ESG factors are often approached in this two-dimensional landscape of risk and return. There’s large and growing literature from academics seeking a definitive determination as to whether ESG factors contribute to or detract from returns. The evidence to date is inconclusive and may remain so given that a constant or consistent correlation seems unlikely.
But the key issue is that this debate obscures the realisation that ESG factors are a third dimension for funds and should be measured as such.
When you ask a fund manager for an overview of a fund’s performance, you expect the detail to be clear and unambiguous: ‘show me the return of the fund over a selection of time periods.’ When you ask about the risk of a product, you should receive details in terms of different risk measures – drawdown or volatility. So, when you ask a fund manager about the responsibleness or ESG-ness of a fund, shouldn’t you receive details on ESG?
Though we measure return on a stand-alone basis, we also review it in context. This is normally done by reviewing returns in terms of risk. A fund that delivers the same returns as another but with lower risk is likely to be preferable to clients - traditional 2D investing. In the same vein as risk, ESG can contextualise returns. A fund that delivers the same return but improves gender diversity or lowers carbon emissions is also likely to be preferable. As client preferences are shifting to funds that have ESG objectives, so is the landscape for evaluating performance.
This proposition is not dismissing financial returns or risk though - these remain crucial. The aim is to add a third dimension – responsibleness - to the two dimensions of risk and return that the fund industry has operated on for some time.
While we all know that higher risk should accompany higher return, the reality is that this is neither fixed or in constant correlation. I’m sure the interaction of ESG on risk and return is similarly mercurial. This three-dimensional approach not only enables the review of each axis but importantly how each have interacted with each other and enables greater comparison across funds.
This construct does not argue how ESG factors will impact risk and return, it instead provides an approach to review how each factor has been impacted, allowing for analysis of the reality of outcomes rather than the theoretical potential of whether ESG will or won’t impact returns.
Looking at performance across all three dimensions is a fundamental change and one not well understood. Stephen Horan, Elroy Dimson, Kenneth Blay and I have been working on disentangling fund objectives across this third dimension – responsibility – from those that pertain to return and risk. The findings of this work will be presented in an upcoming research paper.
Seeing in 3D
This 3D evaluation is less relevant for traditional funds because they will maintain the traditional fiduciary duty of financial returns. Fund managers of traditional funds will and should review any factor that might impact the value of an investment. This could be the action of central bankers, the savings rates of consumers or the actions of a CEO. ESG factors are no different, especially because they may impact the value of a security and so should also be in scope of consideration. However, it’s important to understand that investors motivated to analyse ESG factors for possible return benefits are simply active investors pursuing higher returns.

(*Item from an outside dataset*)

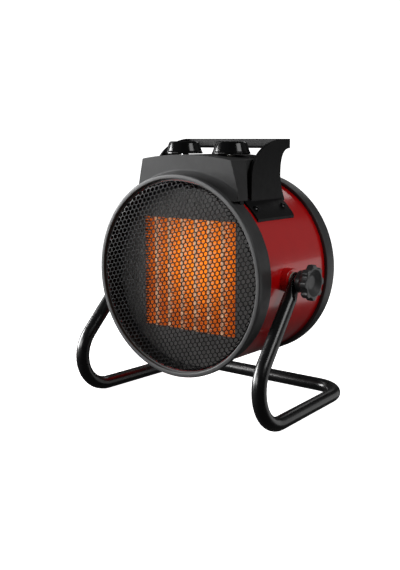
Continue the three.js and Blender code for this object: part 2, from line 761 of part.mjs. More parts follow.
/** The arched outline of the control box, inset by a wall. */
function boxOutline(inset, bottom) {
  const half = boxHalfWidth - inset;
  const shape = new THREE.Shape();
  shape.moveTo(-half, bottom);
  shape.lineTo(half, bottom);
  shape.lineTo(half, boxShoulder - inset);
  shape.quadraticCurveTo(0, boxShoulder - inset + 2 * boxArch, -half, boxShoulder - inset);
  return shape;
}

/** The drum that the box, the handle and their feet sit on, with the sleeve's step and a clearance. */
function drumSeat() {
  const outer = sleeveOuter + gap;
  const end = 2 * boxRear;
  return turned([[0, -overshoot], [outer, -overshoot], [outer, sleeveRear + gap], [sleeveInner, sleeveRear + gap],
    [sleeveInner, end], [0, end]], drumSides);
}

/** The space of the handle's two feet on the drum, with a clearance all round. */
function footRooms() {
  return [-1, 1].map((side) => {
    const limits = [side * (cheekInner - gap), side * (cheekOuter + footWidth + gap)].sort((a, b) => a - b);
    const saddle = ring(shellBore, sleeveInner + footThickness + gap, footFront - gap, footRear + gap, drumSides);
    return common(saddle, block(limits, [0, gripRear], [0, 2 * shellRadius]));
  });
}

function controlBox() {
  const bottom = wingBottom - skirtDepth;
  const wingOutline = outline([[-boxHalfWidth - boxFlare, wingBottom], [boxHalfWidth + boxFlare, wingBottom],
    [boxHalfWidth, boxShoulder], [-boxHalfWidth, boxShoulder]]);
  const wide = boxHalfWidth + boxFlare + overshoot;
  const wingEnd = wingRearHigh + overshoot;
  const wingBack = outline([[wingRearLow, wingBottom - overshoot], [wingRearHigh, boxShoulder + overshoot],
    [wingEnd + overshoot, boxShoulder + overshoot], [wingEnd + overshoot, wingBottom - overshoot]]);
  const wings = cut(alongY(wingOutline, boxFront, wingEnd), alongX(wingBack, -wide, wide));
  const core = alongY(boxOutline(0, bottom), boxFront, boxRear);
  const skirtHalf = boxHalfWidth + boxFlare - skirtInset;
  const skirt = block([-skirtHalf, skirtHalf], [skirtFront, skirtRear], [bottom, wingBottom + overshoot]);
  const leanPlane = outline([[boxFront - overshoot, boxCrest + overshoot], [boxFront - overshoot, bottom - overshoot],
    [boxFront + boxLean, bottom - overshoot], [boxFront + boxLean, wingBottom], [boxFront, boxCrest + overshoot]]);
  const foot = sleeveOuter + coveFootRadius;
  const top = sleeveOuter + coveTopRadius;
  const coveCurve = new THREE.QuadraticBezierCurve(
    new THREE.Vector2(foot, bezelDepth + gap),
    new THREE.Vector2(foot + covePull, boxFront + covePull),
    new THREE.Vector2(top, boxFront + boxLean),
  );
  const coveEdge = coveCurve.getPoints(5).map(({ x, y }) => [x, y]);
  const coveRing = turned([[sleeveInner, bezelDepth + gap], ...coveEdge, [top, coveRear],
    [sleeveInner, coveRear]], drumSides);
  const cove = common(coveRing, alongY(wingOutline, 0, coveRear + overshoot));
  const body = join(cut(join(core, wings, skirt), alongX(leanPlane, -wide, wide)), cove);
  const cavity = alongY(boxOutline(boxWall, 0), boxFront + boxLean + boxWall, boxRear - boxWall);
  const neckHoles = [-dialX, dialX].map((x) => {
    const radius = controlNeckRadius + gap;
    const hole = turnedAlongZ([[0, shellRadius], [radius, shellRadius], [radius, dialBase], [0, dialBase]]);
    return hole.translate(x, dialY, 0);
  });
  const glandHole = rod(glandRadius + gap, boxRear - 2 * boxWall, boxRear + overshoot);
  glandHole.translate(0, 0, shellRadius + glandLift);
  return cut(body, drumSeat(), cavity, ...neckHoles, glandHole, ...footRooms());
}

/** The body of one control, its neck through the box's top, the shaft in it and the dial on the shaft. */
function makeControl(name, bodyName, x) {
  const top = boxShoulder - boxWall - gap;
  const half = controlBodySize / 2;
  const bottom = top - controlBodyHeight;
  const neckTop = dialBase - neckRecess;
  const shaftFoot = top - controlShaftSink;
  const shaftTop = dialBase + dialBore - gap;
  const casing = block([-half, half], [-half, half], [bottom, top]);
  const neck = turnedAlongZ([[0, top - overshoot], [controlNeckRadius, top - overshoot],
    [controlNeckRadius, neckTop], [0, neckTop]]);
  const boreRadius = shaftRadius + boreClearance;
  const bore = turnedAlongZ([[0, shaftFoot - gap], [boreRadius, shaftFoot - gap], [boreRadius, neckTop + overshoot],
    [0, neckTop + overshoot]]);
  const shaft = turnedAlongZ([[0, shaftFoot], [shaftRadius, shaftFoot], [shaftRadius, shaftTop], [0, shaftTop]]);
  const dialTop = dialBase + dialHeight;
  const dial = turnedAlongZ([[0, dialBase + dialBore], [shaftRadius + gap, dialBase + dialBore],
    [shaftRadius + gap, dialBase], [dialRadius, dialBase], [dialRadius, dialBase + dialFlange],
    [dialBodyRadius, dialBase + dialFlange], [dialTopRadius, dialTop - dialEdge],
    [dialTopRadius - dialEdge, dialTop], [0, dialTop]], 24);
  return assembly([
    piece(bodyName, cut(join(casing, neck), bore), "nylon"),
    piece(`${name}_shaft`, shaft, "zincSteel"),
    piece(`${name}_dial`, dial, "glossPlastic"),
  ], [x, dialY, 0]);
}

function makeWiring() {
  const { width, depth, height, lift } = terminalBlock;
  const front = motorFront - depth / 2;
  const bottom = shellRadius + lift;
  const terminal = block([-width / 2, width / 2], [front, front + depth], [bottom, bottom + height]);
  const glandY = boxRear + gap;
  const glandFront = boxRear - boxWall - glandThread;
  const gland = turned([[glandBore, glandFront], [glandRadius, glandFront], [glandRadius, glandY],
    [glandFlange, glandY], [glandFlange, glandY + glandFlangeDepth],
    [glandRadius + glandNoseStep, glandY + glandLength], [glandBore, glandY + glandLength]]);
  const holderTop = elementHeight / 2 + gap + holderHeight - elementDrop;
  const middle = front + depth / 2;
  const holderMiddle = baffleFront + baffleSheet + gap + holderDepth / 2 + 2 * leadRadius;
  const motorMiddle = motorFront + motorLength / 2;
  const motorLead = wireThrough([[-motorLeadX, middle, bottom - gap],
    [-motorLeadX, middle + gap, shellRadius - leadBow],
    [-motorLeadX / 2, motorMiddle, 2 * motorRadius], [0, motorMiddle, motorRadius + 2 * gap]], leadRadius, 8);
  const leadX = (dialX - controlBodySize / 2) / 2;
  const terminalMiddle = bottom + height / 2;
  const elementLead = wireThrough([[leadX, front - gap, terminalMiddle],
    [leadX, front - leadBow, terminalMiddle - terminalBlock.lift],
    [leadX, fanFront - leadFanGap, shellRadius - leadFanGap],
    [leadX, holderMiddle + leadBow / 4, holderTop + leadBow],
    [leadX, holderMiddle, holderTop + 2 * gap]], leadRadius, 10);
  return assembly([
    piece("terminal_block", terminal, "nylon"),
    piece("cable_gland", gland.translate(0, 0, shellRadius + glandLift), "blackPlastic"),
    piece("motor_lead", motorLead, "lead"),
    piece("element_lead", elementLead, "lead"),
  ]);
}

function makeControls() {
  return assembly([
    piece("control_box", controlBox(), "blackPlastic"),
    makeControl("thermostat", "thermostat_body", dialX),
    makeControl("switch", "switch_body", -dialX),
    makeWiring(),
  ]);
}

// ---------------------------------------------------------------- Handle

/** The side outline of one cheek, from its foot on the drum up to the grip. */
function cheekOutline() {
  const foot = shellRadius / 2;
  const top = shellRadius + handleRise;
  const gripBottom = top - gripHeight;
  const shape = new THREE.Shape();
  shape.moveTo(handleFront, foot);
  shape.lineTo(handleRear, foot);
  shape.lineTo(handleRear, shellRadius - cheekTailDrop);
  shape.quadraticCurveTo(handleWaist, shellRadius - cheekTailBend, handleWaist, shellRadius + cheekWaistRise);
  shape.bezierCurveTo(handleWaist, shellRadius + cheekHollowRise, gripRear - cheekHollowRun, gripBottom,
    gripRear, gripBottom);
  shape.lineTo(gripRear, top);
  shape.lineTo(gripFront, top);
  shape.bezierCurveTo(handleFront + cheekBrowRun, top - cheekBrowDrop, handleFront, top - cheekForeheadDrop,
    handleFront, shellRadius);
  return shape;
}

/** The rounded section of the grip. */
function gripOutline() {
  const top = shellRadius + handleRise;
  const bottom = top - gripHeight;
  const shape = new THREE.Shape();
  shape.moveTo(gripFront + gripCorner, bottom);
  shape.lineTo(gripRear, bottom);
  shape.lineTo(gripRear, top);
  shape.lineTo(gripFront, top);
  shape.lineTo(gripFront, bottom + gripCorner);
  shape.quadraticCurveTo(gripFront, bottom, gripFront + gripCorner, bottom);
  return shape;
}

function handle() {
  const feet = [-1, 1].map((side) => {
    const limits = [side * cheekInner, side * (cheekOuter + footWidth)].sort((a, b) => a - b);
    const saddle = ring(shellRadius, sleeveInner + footThickness, footFront, footRear, drumSides);
    return common(saddle, block(limits, [0, gripRear], [0, 2 * shellRadius]));
  });
  const cheeks = [-cheekOuter, cheekInner].map((from) => alongX(cheekOutline(), from, from + cheekThickness));
  const grip = alongX(gripOutline(), -cheekInner - overshoot, cheekInner + overshoot);
  return cut(join(...cheeks, grip, ...feet), drumSeat(), ...screwHoles());
}

function handleScrew(place) {
  const seat = sleeveInner + footThickness + gap;
  const screw = turnedAlongZ([[0, seat - screwLength], [screwRadius, seat - screwLength], [screwRadius, seat],
    [screwHeadRadius, seat], [screwCrownRadius, seat + screwCrownHeight],
    [0, seat + screwHeadHeight]], 12);
  return piece(place.name, atScrew(screw, place), "darkSteel");
}

function makeHandle() {
  return assembly([piece("handle", handle(), "blackPlastic"), ...screwPlaces.map(handleScrew)]);
}

// ---------------------------------------------------------------- The whole heater

function makeDrum() {
  const parts = [makeDrumShells(), makeElement(), makeBaffle(), makeMotor(), makeControls(), makeHandle()];
  return assembly([...parts, makePivot("right"), makePivot("left")], [0, 0, axisHeight]);
}

const heater = assembly([makeStand(), makeDrum()]);
const footprint = new THREE.Box3().setFromObject(heater);
heater.position.y = -(footprint.min.y + footprint.max.y) / 2;

export default assembly([heater]);
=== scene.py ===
"""Looks of a round ceramic space heater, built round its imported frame.

Every sub-assembly of the heater is a class. Its fields are sizes in metres, its methods build the fine
meshes, and each mesh takes its place from the frame's own boxes. Finishes are small frozen dataclasses.
"""

import logging
import math
from dataclasses import dataclass, field
from enum import Enum
from typing import Callable, Iterable, Optional, Sequence

import bmesh
import bpy
from mathutils import Matrix, Vector

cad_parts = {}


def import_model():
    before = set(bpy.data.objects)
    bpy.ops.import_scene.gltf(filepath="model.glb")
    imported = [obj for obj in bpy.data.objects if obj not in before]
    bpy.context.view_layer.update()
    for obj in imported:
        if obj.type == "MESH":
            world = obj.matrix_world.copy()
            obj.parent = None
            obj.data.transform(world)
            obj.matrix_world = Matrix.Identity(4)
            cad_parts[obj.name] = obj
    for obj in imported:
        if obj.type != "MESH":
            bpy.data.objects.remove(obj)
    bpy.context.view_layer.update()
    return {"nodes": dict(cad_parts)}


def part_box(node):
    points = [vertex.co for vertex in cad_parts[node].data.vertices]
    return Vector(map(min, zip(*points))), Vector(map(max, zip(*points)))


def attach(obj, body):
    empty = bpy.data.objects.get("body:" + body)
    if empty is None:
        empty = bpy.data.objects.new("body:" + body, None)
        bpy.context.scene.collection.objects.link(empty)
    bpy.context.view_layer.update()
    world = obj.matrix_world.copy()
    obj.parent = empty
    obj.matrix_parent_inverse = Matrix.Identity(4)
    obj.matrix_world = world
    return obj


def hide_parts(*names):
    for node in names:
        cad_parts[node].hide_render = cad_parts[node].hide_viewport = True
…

The ESG movement has been so prevalent that many traditional funds are now overselling the fact that they integrate ESG into their security selection processes. This can often confuse clients about whether it’s an ESG fund or a traditional fund. To be clear, any fund that only integrates ESG data is not an ESG fund, it’s a traditional fund reviewing all aspects that might impact the value of their investments.
Investors and fund managers will, over time, increasingly set out their desire and intent as it relates to each of these three constituents – Risk, Return and Responsibleness. We call this R3 and it has the flexibility to allow for the separation of traditional investing objectives and ESG objectives. This is important because conflating return objectives with ESG objectives fails to distinguish between these two types of objectives.
Fiduciary duty
Funds that state an ESG objective have arguably established a fiduciary duty to deliver against that objective, since the premise of fiduciary duty is to deliver in the best interest of the client. Therefore, to the extent the client had stated a clear preference in terms of how their money should be managed, fiduciary duty applies in ensuring delivery against that preference. Put simply, if a fund has a secondary non-financial objective or target – let’s say carbon emissions or gender – then I think it seems reasonable to judge the ability of the fund to deliver against that objective or target.

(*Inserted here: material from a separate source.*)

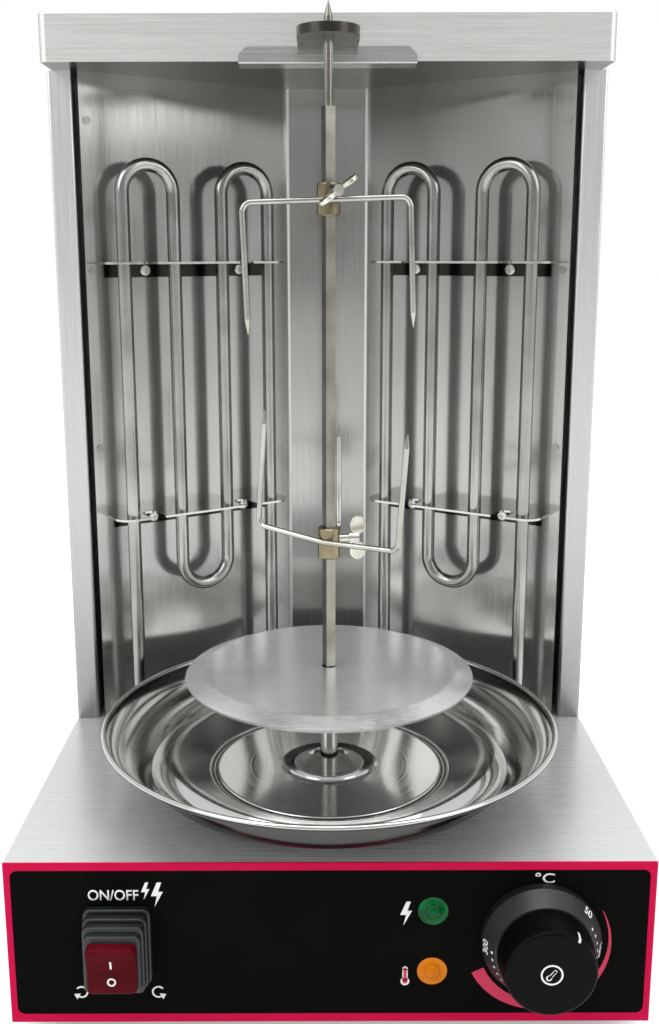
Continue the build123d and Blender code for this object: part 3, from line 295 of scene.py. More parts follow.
def printed_overlay():
    """Polycarbonate film printed black inside a crimson edge with rounded inner corners; barely glossy."""
    material, tree, shader = finish(
        "printed_polycarbonate_overlay", "080808", 0.0, 0.4, IOR=1.5, Specular_IOR_Level=0.02
    )
    point = add(tree, "TexCoord").outputs["Object"]
    centre = (PANEL_LOW + PANEL_HIGH) / 2 + Vector((0, 0, 0.0003))
    half = (PANEL_HIGH - PANEL_LOW) / 2
    corner = RED_EDGE_CORNER / 1000
    inner = Vector((half.x - RED_EDGE_SIDE / 1000 - corner, 0, half.z - RED_EDGE_TOP / 1000 - corner))
    centred = add(tree, "VectorMath", {"operation": "SUBTRACT"}, _0=point, _1=centre)
    folded = add(tree, "VectorMath", {"operation": "ABSOLUTE"}, _0=centred)
    beyond = add(tree, "VectorMath", {"operation": "SUBTRACT"}, _0=folded, _1=inner)
    positive = add(tree, "VectorMath", {"operation": "MAXIMUM"}, _0=beyond, _1=(0, 0, 0))
    flat = add(tree, "VectorMath", {"operation": "MULTIPLY"}, _0=positive, _1=(1, 0, 1))
    reach = add(tree, "VectorMath", {"operation": "LENGTH"}, _0=flat)
    edge = add(tree, "MapRange", None, Value=reach, From_Min=corner - 0.00015, From_Max=corner + 0.00015)
    cloud = pattern(tree, [28.57] * 3)
    black = add(tree, "Mix", COLOURS, Factor=cloud, A="060606", B="0B0B0A")
    red = add(tree, "Mix", COLOURS, Factor=cloud, A="BE1042", B="C8194A")
    feed(tree, shader, Base_Color=add(tree, "Mix", COLOURS, Factor=edge, A=black, B=red))
    worked(tree, shader, pattern(tree, [0.5] * 3), (0.35, 0.5), 0.006, 0.4)
    return material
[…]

This is where the ESG investing conundrum lies. Sustainable, Responsible and Impact investment funds are often evaluated through the traditional 2D lens of risk and return. I would argue that ESG funds, with their additional fiduciary duty, should be measured and assessed in 3D, with the inclusion of their ESG credentials being measured separately and in addition to risk and return. All three components are important.

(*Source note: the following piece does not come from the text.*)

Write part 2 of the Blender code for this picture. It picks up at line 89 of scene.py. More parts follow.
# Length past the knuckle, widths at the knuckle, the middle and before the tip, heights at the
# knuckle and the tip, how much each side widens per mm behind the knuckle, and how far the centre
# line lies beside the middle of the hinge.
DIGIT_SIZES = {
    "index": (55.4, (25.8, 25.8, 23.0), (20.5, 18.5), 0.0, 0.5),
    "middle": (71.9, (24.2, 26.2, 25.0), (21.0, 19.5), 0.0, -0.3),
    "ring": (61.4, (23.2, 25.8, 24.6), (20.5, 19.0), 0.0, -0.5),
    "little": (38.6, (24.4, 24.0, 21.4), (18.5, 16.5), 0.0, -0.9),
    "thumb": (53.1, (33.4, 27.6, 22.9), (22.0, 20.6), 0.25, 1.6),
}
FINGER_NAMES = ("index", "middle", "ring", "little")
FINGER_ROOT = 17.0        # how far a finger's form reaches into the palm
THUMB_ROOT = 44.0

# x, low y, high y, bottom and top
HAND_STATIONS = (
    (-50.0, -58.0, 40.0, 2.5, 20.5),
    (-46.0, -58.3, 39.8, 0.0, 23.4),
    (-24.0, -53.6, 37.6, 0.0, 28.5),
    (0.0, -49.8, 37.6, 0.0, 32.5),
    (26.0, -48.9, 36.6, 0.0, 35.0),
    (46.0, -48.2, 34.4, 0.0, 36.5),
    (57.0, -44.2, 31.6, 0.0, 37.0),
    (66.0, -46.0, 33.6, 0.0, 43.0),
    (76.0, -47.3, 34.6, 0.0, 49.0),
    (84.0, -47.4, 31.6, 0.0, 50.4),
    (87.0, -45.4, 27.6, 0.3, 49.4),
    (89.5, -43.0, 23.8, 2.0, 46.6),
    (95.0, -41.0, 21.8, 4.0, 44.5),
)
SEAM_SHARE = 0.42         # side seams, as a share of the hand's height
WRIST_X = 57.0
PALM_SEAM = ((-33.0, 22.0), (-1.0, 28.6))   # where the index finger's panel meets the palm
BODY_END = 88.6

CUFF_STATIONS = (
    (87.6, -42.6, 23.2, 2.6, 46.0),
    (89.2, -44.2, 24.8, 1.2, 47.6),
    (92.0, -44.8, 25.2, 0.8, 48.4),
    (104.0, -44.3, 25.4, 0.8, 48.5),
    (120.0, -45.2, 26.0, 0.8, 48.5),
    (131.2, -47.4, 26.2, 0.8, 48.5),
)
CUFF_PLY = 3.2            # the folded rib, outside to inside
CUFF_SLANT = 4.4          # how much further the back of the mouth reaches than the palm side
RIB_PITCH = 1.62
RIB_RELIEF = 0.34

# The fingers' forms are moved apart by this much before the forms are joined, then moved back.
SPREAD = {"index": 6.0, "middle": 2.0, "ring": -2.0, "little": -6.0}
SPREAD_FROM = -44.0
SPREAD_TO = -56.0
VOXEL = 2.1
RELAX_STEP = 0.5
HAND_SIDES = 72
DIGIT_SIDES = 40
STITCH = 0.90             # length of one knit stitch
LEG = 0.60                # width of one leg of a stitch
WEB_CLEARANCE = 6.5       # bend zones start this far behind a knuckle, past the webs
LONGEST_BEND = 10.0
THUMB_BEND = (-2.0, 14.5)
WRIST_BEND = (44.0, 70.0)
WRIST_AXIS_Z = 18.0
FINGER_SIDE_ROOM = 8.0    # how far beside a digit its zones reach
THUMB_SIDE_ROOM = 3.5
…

I would add that the obsession with fiduciary duty is misplaced as a lever to push ESG investing. This is because fiduciary duty is about process rather than about outcomes. A fund manager that loses all his clients’ money isn’t necessarily in breach of his fiduciary duty since financial markets are particularly hard to predict. What’s crucial is that there are appropriate and demonstratable processes in place, combined with the correct level of diligence. Successful claims for breach of fiduciary duty have almost always been about the failure to have appropriate processes in place, rather than the actual outcome.
Conclusion
Measuring the non-financial outcomes of a fund needs to be segregated for the sanity of the industry, for the ability to deliver against them, and so that clients can evaluate how a fund has done against them.
Currently, outcomes for ESG investments are often reported through pretty pictures and platitudes that may or may not have any relation to the ESG impact of the investments. There needs to be greater standardisation, greater clarity, and a greater distinction made between financial outcomes and non-financial outcomes offered and achieved by investment products. Without this there will be increasing cynicism that will endanger the growth of this crucial investing trend. Clients are demanding 3D investing and we need to see the world in all these dimensions.